Ce qui signifie que pour un trou noir, l'énergie disponible au moment où la matière pénètre à l'intérieur peut atteindre $50\%$ de $mc^2$. Bien-sûr, ce scénario est extrêmement simpliste et il faut tenir compte du moment cinétique, de la structure de l'ergosphère et des corrections relativistes, ce qui revoit à la baisse ces estimations. Les ordres de grandeur permettent néanmoins de fixer les idées et demeurent corrects.

En supposant une efficacité de conversion de masse de $10\%$, on trouve que la puissance de $10^{40}$ watts est obtenue par accrétion de 15 masses solaires par an. Si ce processus dure $10^8$ années (ce qui est l'ordre de grandeur estimé par des arguments statistiques), cela signifie que le trou noir a "englouti" $10^9$ masses solaires. Le rayon de Schwarzschild se trouverait alors autour de quelques $10^{12}$ mètres. L'essentiel de l'énergie étant rayonné au voisinage du trou noir (légèrement au-delà de la surface), la dimension caractéristique de la source de rayonnement avoisinerait $10^{13}$ mètres, ce qui est précisément suggéré par la variabilité. On peut donc, par cette image très schématique, rendre compte à la fois de la puissance totale émise et de la taille de la zone d'émission.
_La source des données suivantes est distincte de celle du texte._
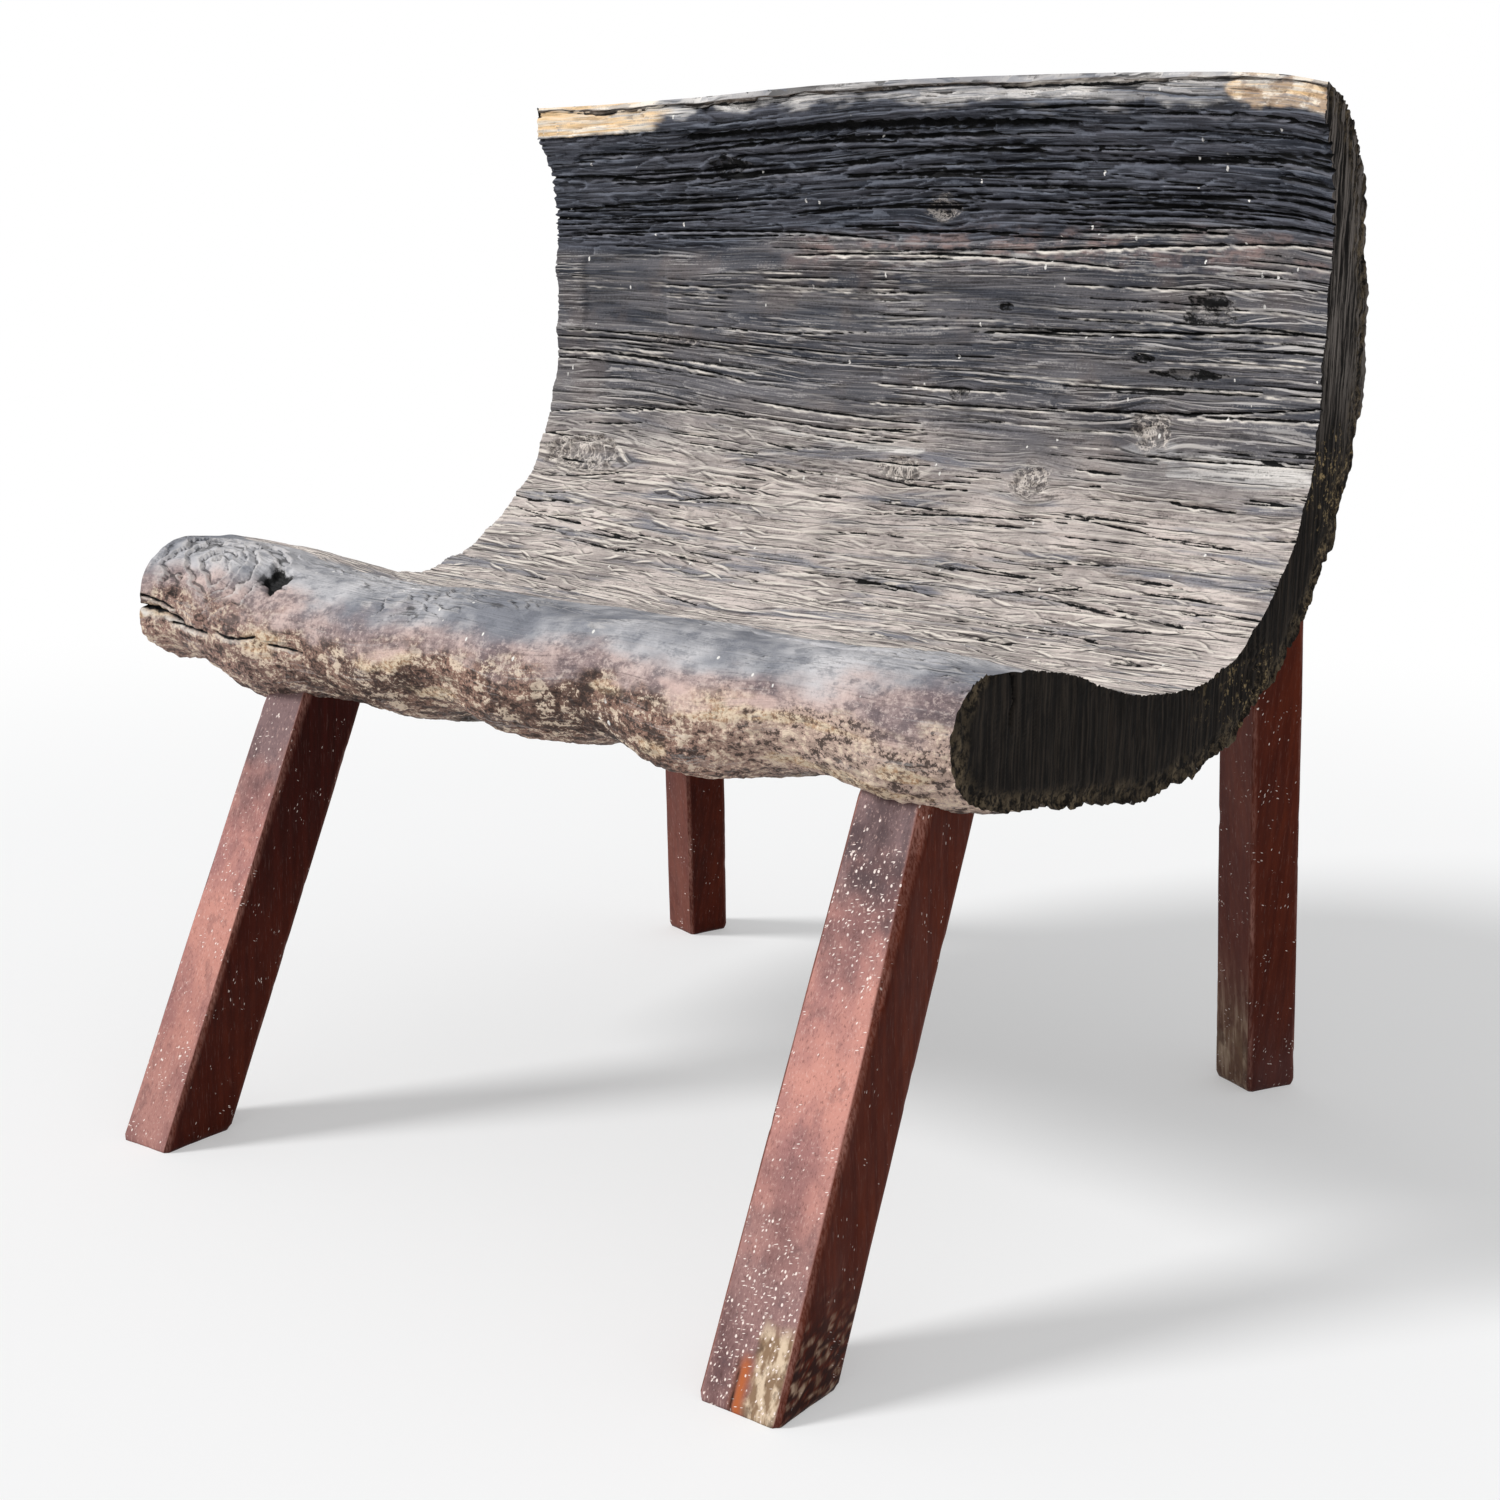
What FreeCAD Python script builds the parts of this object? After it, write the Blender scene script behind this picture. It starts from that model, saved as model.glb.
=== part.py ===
import FreeCAD, Part
import os
from math import acos, asin, atan, atan2, cos, hypot, pi, radians, sin, tan

# A low birthing chair. Seat and back are one piece, hewn from a hollow trunk that lies along X,
# and four square legs are let into its underside with round tenons.
# Lengths are millimetres and angles degrees. +Z is up and the sitter faces -Y.

# The log in cross-section
log_length = 700.0
trunk_radius = 265.0
hollow_radius = 168.0
seat_height = 340.0
seat_thickness = 65.0
back_thickness = 71.0
back_height = 376.0
seat_depth = 395.0
lip_rise = 44.0
lip_radius = 40.0

# The top of the back: an upright band that overhangs the hollow, then a crown that falls to the rear
band_height = 26.0
band_overhang = 22.0
curl_height = 58.0
crown_drop = 50.0
crown_bulge = 12.0

# Wear that rounds the top of the band, most in the middle of the log
top_wear = 9.0
wear_ease_share = 0.6
brow_share = 0.25

# Shallow scoops of the adze in bands down the back, ridges of bark round the trunk, and waves in the lip
scoop_count = 8
scoop_depth = 3.0
ridge_count = 10
bark_depth = 6.0
lip_wave = 3.0
lip_wave_count = 5

# How far scoops and grooves deepen and fade, how fast along the log, and how it shifts from band to band
swing_share = 0.4
swing_turn_share = 2.3
swing_shift_share = 0.7

# How the hewn section wanders from the left end of the log to the right. Each row is one station:
# place along half the length, then changes of lip height, lip reach, lip size, top height,
# belly depth, hollow size and seat height. The log is lofted through log_cuts + 1 sections.
log_cuts = 20
wander_shares = (
    (-1.00, 0.20, -0.08, 0.12, 0.00, 0.10, 0.07, 0.10),
    (-0.78, 0.12, -0.08, 0.16, 0.06, 0.04, 0.06, 0.10),
    (-0.50, -0.12, 0.06, 0.12, 0.18, -0.02, 0.04, 0.05),
    (-0.10, -0.05, 0.26, 0.03, 0.44, 0.02, 0.00, 0.00),
    (0.30, -0.02, 0.24, 0.00, 0.48, 0.00, 0.00, 0.00),
    (0.70, -0.04, 0.14, -0.04, 0.36, 0.00, 0.00, 0.00),
    (0.90, -0.02, 0.00, -0.04, 0.20, 0.00, 0.00, 0.00),
    (1.00, -0.08, -0.06, -0.05, -0.04, 0.00, 0.00, 0.00),
)

# The front legs, raked with their feet forward
front_left_width = 46.0
front_left_depth = 54.0
front_left_inset = 137.0
front_left_rake_angle = 23.8
front_left_splay_angle = 1.2
front_left_twist_angle = 3.5
front_left_chamfer = 5.0
front_right_width = 55.0
front_right_depth = 53.0
front_right_inset = 50.0
front_right_rake_angle = 26.1
front_right_splay_angle = 2.9
front_right_twist_angle = 2.2
front_right_chamfer = 9.0
front_leg_setback = 15.0
front_top_share = 0.88
front_tenon_length = 40.0

# The rear legs, raked slightly back and set on the round of the trunk
rear_left_width = 38.0
rear_left_depth = 40.0
rear_left_inset = 136.0
rear_left_rake_angle = 10.4
rear_left_splay_angle = 6.6
rear_left_twist_angle = -15.0
rear_left_chamfer = 3.0
rear_right_width = 42.0
rear_right_depth = 43.0
rear_right_inset = 41.0
rear_right_rake_angle = 8.0
rear_right_splay_angle = -0.8
rear_right_twist_angle = -25.0
rear_right_chamfer = 5.0
rear_leg_angle = 37.0
rear_top_share = 1.0
rear_tenon_length = 34.0

# What all four legs share
chamfer_start_share = 0.6
arris_width = 2.5
housing_depth = 12.0
tenon_radius = 13.0
tenon_chamfer = 2.0
mortise_end_gap = 2.0
fit_clearance = 0.3


def arc(start, middle, end):
    return Part.Arc(start, middle, end).toShape()


def line(start, end):
    return Part.LineSegment(start, end).toShape()


def section_values(wander):
    """Sizes of the hewn section at one station along the log."""
    place, lip_rise_share, reach_share, lip_share, top_share, belly_share, hollow_share, low_share = wander
    low_z = seat_height + lip_rise * low_share
    return {
        "place": place,
        "x": 0.5 * log_length * place,
        "hollow": hollow_radius * (1 + hollow_share),
        "low_z": low_z,
        "crest_y": -seat_depth - lip_radius * reach_share,
        "crest_z": seat_height + lip_rise * (1 + lip_rise_share),
        "lip": lip_radius * (1 + lip_share) + lip_wave * sin(pi * lip_wave_count * place),
        "top_z": seat_height + back_height + band_height * top_share,
        "trunk_y": back_thickness - trunk_radius,
        "trunk_z": seat_height - seat_thickness * (1 + belly_share) + trunk_radius,
    }


def underside_normal(values):
    """Angle of the outward normal of the flat hewn underside, which touches both lip and trunk."""
    rise = values["trunk_z"] - values["crest_z"] + values["lip"]
    run = values["trunk_y"] - values["crest_y"]
    return atan2(rise, run) - acos((values["lip"] - trunk_radius) / hypot(run, rise))


def round_point(x, centre_y, centre_z, radius, angle):
    return FreeCAD.Vector(x, centre_y + radius * cos(angle), centre_z + radius * sin(angle))


def swung(depth, values, band):
    """A depth that comes and goes along the log, differently in each band."""
    turns = swing_turn_share * values["place"] + swing_shift_share * band
    return depth * (1 + swing_share * sin(pi * turns))


def worn_top(values):
    """Worn distance at the top of the band, and its sharp corner before it wore."""
    wear = top_wear * (1 - wear_ease_share * values["place"] ** 2)
    return wear, FreeCAD.Vector(values["x"], -band_overhang, values["top_z"])


def hewn_point(values, share, sunk):
    """Point part of the way down the straight face and the hollow, sunk into the wood."""
    hollow = values["hollow"]
    face_top = values["top_z"] - band_height - curl_height
    face_foot = values["low_z"] + hollow
    run = share * (face_top - face_foot + 0.5 * pi * hollow)
    past = run - (face_top - face_foot)
    if past < 0:
        return FreeCAD.Vector(values["x"], sunk, face_top - run)
    return round_point(values["x"], -hollow, face_foot, hollow + sunk, -past / hollow)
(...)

Il demeure néanmoins une limite très importante à ce type de raisonnement car la luminosité d'un astre est bornée indépendamment de sa masse. Cette limite nommée "luminosité d'Eddington" vient de ce que la pression créée par le rayonnement d'un corps peut stopper le phénomène d'accrétion. Dans un plasma, la force principale que le rayonnement exerce est due à la diffusion Thomson des photons sur les électrons. La force de pression radiative subie par chaque électron s'écrit alors $F_{rad}=\frac{\sigma_T L}
{4\pi R^2c}$ avec $\sigma_T$ la section efficace de Thomson et $L$ la luminosité. La luminosité d'Eddington s'obtient simplement en égalant cette force avec l'attraction gravitationnelle:

\begin{displaymath}\frac{\sigma_T L_{Edd}}{4\pi R^2c}=\frac{GMm_H}{R^2}\end{displaymath}

$m_H$ est une masse effective qui tient compte de la présence de protons couplés aux électrons dans les diffusions. Ces expressions, déduites d'hypothèses très simplificatrices (comme une accrétion sphérique, ce qui est tout à fait inexact dans le cas étudié) donnent néanmoins des ordres de grandeur corrects qui montrent que le schéma des AGN ici présenté est à peu près consistant.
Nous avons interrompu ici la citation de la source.